You can’t go wrong with wood. It has warmth and blends with any décor. It’s one of the few materials that just refuse to go out of style. Put it where everyone can appreciate it — living room, dining room, great room, and even, your kitchen. Oak is a failsafe option that’ll always look good but costs less than the more exotic woods.
Though all builders offer many carpet choices, expensive upgrades are not cost effective. The general consensus is that within four to five years, the next buyer won’t keep the carpet, no matter what it is.
While real estate listings still mention “new carpeting throughout” as a sales point, potential buyers can cringe at having wall-to-wall carpeting, due to the growing concern over the healthfulness of carpeting due to the amount of chemicals used in its processing and the potential for allergens. Wall-to-wall carpet is something on which it’s difficult to recoup the costs. Add to that the probability that the carpet’s style and color that you thought “perfect,” might not be someone else’ perfect.
3. BATHROOMS: Even a minor bathroom remodel can help sell a house. Consider replacing a small, damaged, or outdated bathtub with something more modern. Modern claw feet tubs are deeper and more styled than the traditional ones. A large walk-in tiled shower is popular with Baby Boomers. If your house is over 10 years old, you probably have outdated faucets in your bathroom. Look for modern style fixtures with clean lines in colors like antiqued bronze and brushed metal. Update your cabinets and countertops to more neutral, modern colors like a neutral white porcelain or even stainless steel. You can save dollars and help humanity by buying from resellers like Habitat for Humanity’s ReStore, in Georgetown.
4. PAINT COLORS: Wall treatments are something anyone can do themselves, regardless of skill level. If you have wallpaper in the bathroom, it’s time to upgrade. Most homebuyers are looking for simple paint colors.
For a more styled look, consider painting the ceilings in a complimentary color. Many recent model homes feature painted ceilings in small areas like the bathroom. Choose current paint colors. A fresh, crisp paint job in modern neutrals and tranquil colors like tan, sage green, or charcoal grey shows off your home to best advantage. Hit up the Benjamin Moore color of the year guide and don’t feel you have to avoid all color; just be aware that the bolder your choice, the more likely it is that it won’t agree with someone who may be looking to buy your house.
Remember, don’t stop with the indoors, an overly bright or badly chipped exterior paint may need fluffing, too. So when listing for resale you may have to consider softening your home’s color palate for the best sales advantage.

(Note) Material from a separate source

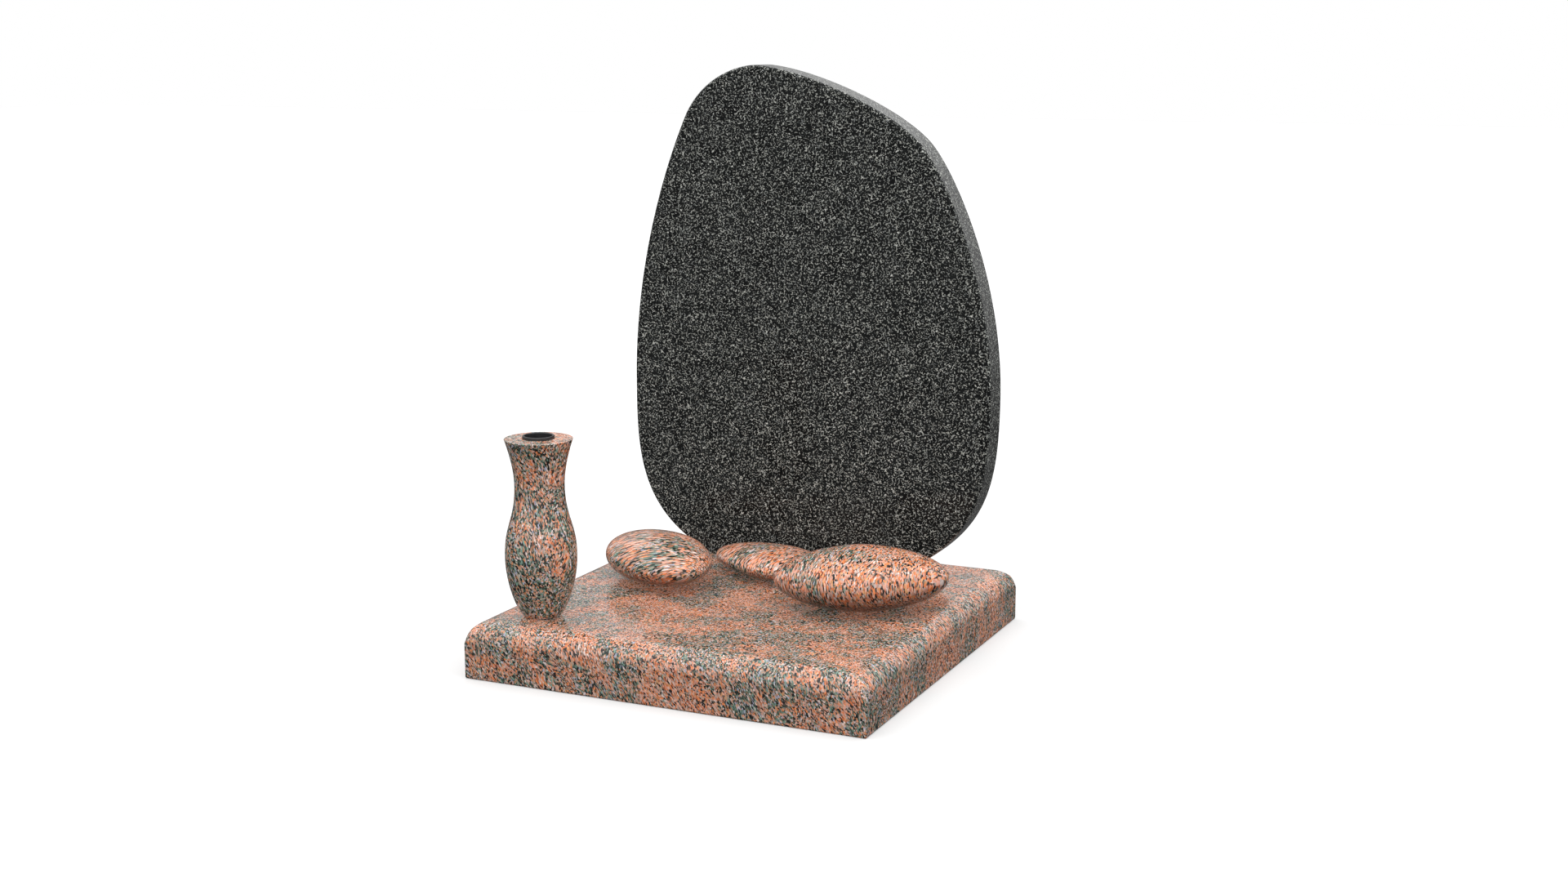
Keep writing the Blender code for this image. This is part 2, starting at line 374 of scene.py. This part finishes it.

5. NO UPGRADES VS TOO MANY UPGRADES: Once past the foyer, kitchen, and master bath, the next thing buyers focus on is space, and most will chose square footage over other options.
Some homeowners make improvements/upgrades to the property that unintentionally make the home fall outside of the norm for the neighborhood. While an expensive renovation, such as adding a second story with two bedrooms and a full bath, might make your home more appealing while raising your family, it will not add significantly to the resale value if the house is in the midst of a neighborhood of small, one-story homes.
Upgrades should be consistent to maintain a similar style and quality throughout the home. High-quality upgrades generally increase the value of high-end homes, but not necessarily mid-range houses where the upgrade may be inconsistent with the rest of the home. Being a coastal and beach state, Delaware residents spend as much time outside as possible, and buyers may expect a rear deck or patio and perhaps a built-in barbecue; these are upgrades that will pay off in a resale scenario. Consider building a bonus room over a garage that could be a fourth bedroom.
Don’t overlook ceiling fans. They are a smart, low-cost upgrade that add lots of energy-saving comfort. Install Skylights, they’re also “feel good” features that work quietly in the background of daily life, bathing interior space with a soft, natural light. A skylight adds about 30% more light than a window of comparable size.
New Construction Buyers should also invest in a landscaping upgrade. A beautiful yard does encourage potential buyers to take a closer look at the property, but will probably not add to the selling price.
6. DON’T CHANGE THE FLOORPLAN: Consider the resale consequences when deciding to change the builder’s floorplan. If your idea is to make your three bedroom into a two bedroom, consider that most buyers are looking for three bedroom versus two bedroom homes. You home may not fetch the best price with the most popular home amenities.
There is no simple equation for determining which projects will garner the highest return, or the most bang for your buck. Do a bit of research, or consult the advice of a qualified real estate professional, to avoid costly projects that don’t really add value to a home.